Raw data:
+++
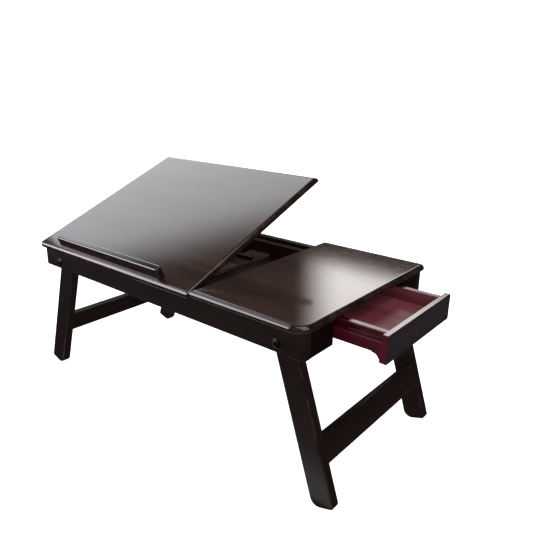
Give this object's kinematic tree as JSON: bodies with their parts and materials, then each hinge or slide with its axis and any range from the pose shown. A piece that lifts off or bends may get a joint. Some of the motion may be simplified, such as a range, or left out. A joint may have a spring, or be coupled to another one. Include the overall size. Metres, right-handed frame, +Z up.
{
  "type": "laptop stand with drawer",
  "caption": "Folding wooden lap table with a propped tilting panel and book ledge, a fixed side panel, an end drawer and two folding leg frames.",
  "frame": {"origin": "on the floor, below the middle of the overall box at rest", "axes": "+X along the table towards the drawer, +Y from the user to the back, +Z up"},
  "size_m": [0.6442, 0.312, 0.3495],
  "materials": {
    "dark_wood": "satin espresso stain",
    "top_wood": "semi-gloss espresso lacquer",
    "burgundy_wood": "gloss burgundy lacquer",
    "bronzed_steel": "bronzed",
    "zinc_steel": "zinc plated",
    "brass": "satin"
  },
  "bodies": {
    "table_frame": {"front_apron": "dark_wood", "back_apron": "dark_wood", "left_end_rail": "dark_wood", "right_end_rail_back": "dark_wood", "right_end_rail_front": "dark_wood", "front_inner_rail": "dark_wood", "back_inner_rail": "dark_wood", "compartment_divider": "dark_wood", "compartment_floor": "dark_wood", "left_tilt_rack": "dark_wood", "right_tilt_rack": "dark_wood", "leg_stops": "dark_wood", "fixed_top_panel": "top_wood", "back_drawer_spacer": "dark_wood", "front_drawer_spacer": "dark_wood", "back_drawer_bearer": "dark_wood", "front_drawer_bearer": "dark_wood", "back_drawer_kicker": "dark_wood", "front_drawer_kicker": "dark_wood", "drawer_opening_stop": "dark_wood", "hinge_frame_leaves": "brass", "hinge_pins": "brass", "pivot_bolts": "bronzed_steel", "pivot_nuts": "zinc_steel"},
    "tilting_panel": {"tilting_top_panel": "top_wood", "book_ledge": "top_wood", "hinge_panel_leaves": "brass", "prop_brackets": "dark_wood"},
    "prop": {"left_prop_arm": "dark_wood", "right_prop_arm": "dark_wood", "prop_foot_bar": "dark_wood", "prop_pivot_rod": "dark_wood"},
    "drawer": {"drawer_front": "dark_wood", "drawer_back": "burgundy_wood", "drawer_bottom": "burgundy_wood", "back_drawer_side": "burgundy_wood", "front_drawer_side": "burgundy_wood", "drawer_cove": "burgundy_wood"},
    "left_leg_frame": {"left_back_leg": "dark_wood", "left_front_leg": "dark_wood", "left_leg_stretcher": "dark_wood"},
    "right_leg_frame": {"right_back_leg": "dark_wood", "right_front_leg": "dark_wood", "right_leg_stretcher": "dark_wood"}
  },
  "joints": [
    {"name": "panel_tilt", "type": "hinge", "parent": "table_frame", "child": "tilting_panel", "pos_m": [-0.10669, -0.143, 0.2311], "axis": [1, 0, 0], "range_deg": [-21.9, 8.1]},
    {"name": "prop_swing", "type": "hinge", "parent": "tilting_panel", "child": "prop", "pos_m": [-0.10669, -0.0112, 0.27859], "axis": [-1, 0, 0], "range_deg": [-64.51, 23.86]},
    {"name": "drawer_slide", "type": "slide", "parent": "table_frame", "child": "drawer", "axis": [1, 0, 0], "range_m": [-0.071, 0.04]},
    {"name": "left_leg_fold", "type": "hinge", "parent": "table_frame", "child": "left_leg_frame", "pos_m": [-0.24094, 0, 0.2075], "axis": [0, -1, 0], "range_deg": [0, 108]},
    {"name": "right_leg_fold", "type": "hinge", "parent": "table_frame", "child": "right_leg_frame", "pos_m": [0.21106, 0, 0.2075], "axis": [0, 1, 0], "range_deg": [0, 108]}
  ],
  "couplings": [
    {"joint": "prop_swing", "follows": "panel_tilt", "ratio": 2.945}
  ]
}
+++
Instruction:
The whole listing above needs to be written out again exactly.

Reply:
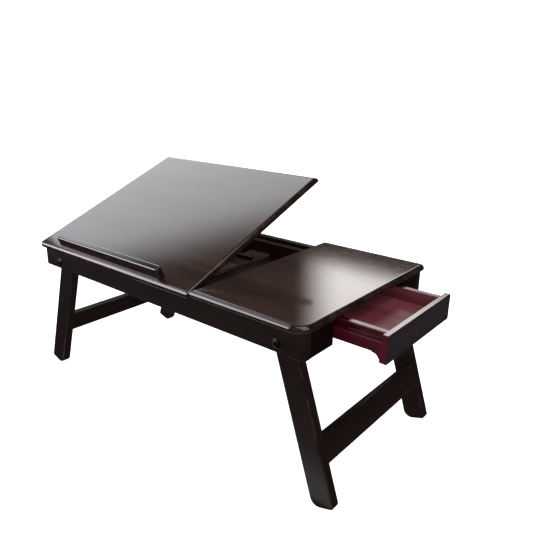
Give this object's kinematic tree as JSON: bodies with their parts and materials, then each hinge or slide with its axis and any range from the pose shown. A piece that lifts off or bends may get a joint. Some of the motion may be simplified, such as a range, or left out. A joint may have a spring, or be coupled to another one. Include the overall size. Metres, right-handed frame, +Z up.
{
  "type": "laptop stand with drawer",
  "caption": "Folding wooden lap table with a propped tilting panel and book ledge, a fixed side panel, an end drawer and two folding leg frames.",
  "frame": {"origin": "on the floor, below the middle of the overall box at rest", "axes": "+X along the table towards the drawer, +Y from the user to the back, +Z up"},
  "size_m": [0.6442, 0.312, 0.3495],
  "materials": {
    "dark_wood": "satin espresso stain",
    "top_wood": "semi-gloss espresso lacquer",
    "burgundy_wood": "gloss burgundy lacquer",
    "bronzed_steel": "bronzed",
    "zinc_steel": "zinc plated",
    "brass": "satin"
  },
  "bodies": {
    "table_frame": {"front_apron": "dark_wood", "back_apron": "dark_wood", "left_end_rail": "dark_wood", "right_end_rail_back": "dark_wood", "right_end_rail_front": "dark_wood", "front_inner_rail": "dark_wood", "back_inner_rail": "dark_wood", "compartment_divider": "dark_wood", "compartment_floor": "dark_wood", "left_tilt_rack": "dark_wood", "right_tilt_rack": "dark_wood", "leg_stops": "dark_wood", "fixed_top_panel": "top_wood", "back_drawer_spacer": "dark_wood", "front_drawer_spacer": "dark_wood", "back_drawer_bearer": "dark_wood", "front_drawer_bearer": "dark_wood", "back_drawer_kicker": "dark_wood", "front_drawer_kicker": "dark_wood", "drawer_opening_stop": "dark_wood", "hinge_frame_leaves": "brass", "hinge_pins": "brass", "pivot_bolts": "bronzed_steel", "pivot_nuts": "zinc_steel"},
    "tilting_panel": {"tilting_top_panel": "top_wood", "book_ledge": "top_wood", "hinge_panel_leaves": "brass", "prop_brackets": "dark_wood"},
    "prop": {"left_prop_arm": "dark_wood", "right_prop_arm": "dark_wood", "prop_foot_bar": "dark_wood", "prop_pivot_rod": "dark_wood"},
    "drawer": {"drawer_front": "dark_wood", "drawer_back": "burgundy_wood", "drawer_bottom": "burgundy_wood", "back_drawer_side": "burgundy_wood", "front_drawer_side": "burgundy_wood", "drawer_cove": "burgundy_wood"},
    "left_leg_frame": {"left_back_leg": "dark_wood", "left_front_leg": "dark_wood", "left_leg_stretcher": "dark_wood"},
    "right_leg_frame": {"right_back_leg": "dark_wood", "right_front_leg": "dark_wood", "right_leg_stretcher": "dark_wood"}
  },
  "joints": [
    {"name": "panel_tilt", "type": "hinge", "parent": "table_frame", "child": "tilting_panel", "pos_m": [-0.10669, -0.143, 0.2311], "axis": [1, 0, 0], "range_deg": [-21.9, 8.1]},
    {"name": "prop_swing", "type": "hinge", "parent": "tilting_panel", "child": "prop", "pos_m": [-0.10669, -0.0112, 0.27859], "axis": [-1, 0, 0], "range_deg": [-64.51, 23.86]},
    {"name": "drawer_slide", "type": "slide", "parent": "table_frame", "child": "drawer", "axis": [1, 0, 0], "range_m": [-0.071, 0.04]},
    {"name": "left_leg_fold", "type": "hinge", "parent": "table_frame", "child": "left_leg_frame", "pos_m": [-0.24094, 0, 0.2075], "axis": [0, -1, 0], "range_deg": [0, 108]},
    {"name": "right_leg_fold", "type": "hinge", "parent": "table_frame", "child": "right_leg_frame", "pos_m": [0.21106, 0, 0.2075], "axis": [0, 1, 0], "range_deg": [0, 108]}
  ],
  "couplings": [
    {"joint": "prop_swing", "follows": "panel_tilt", "ratio": 2.945}
  ]
}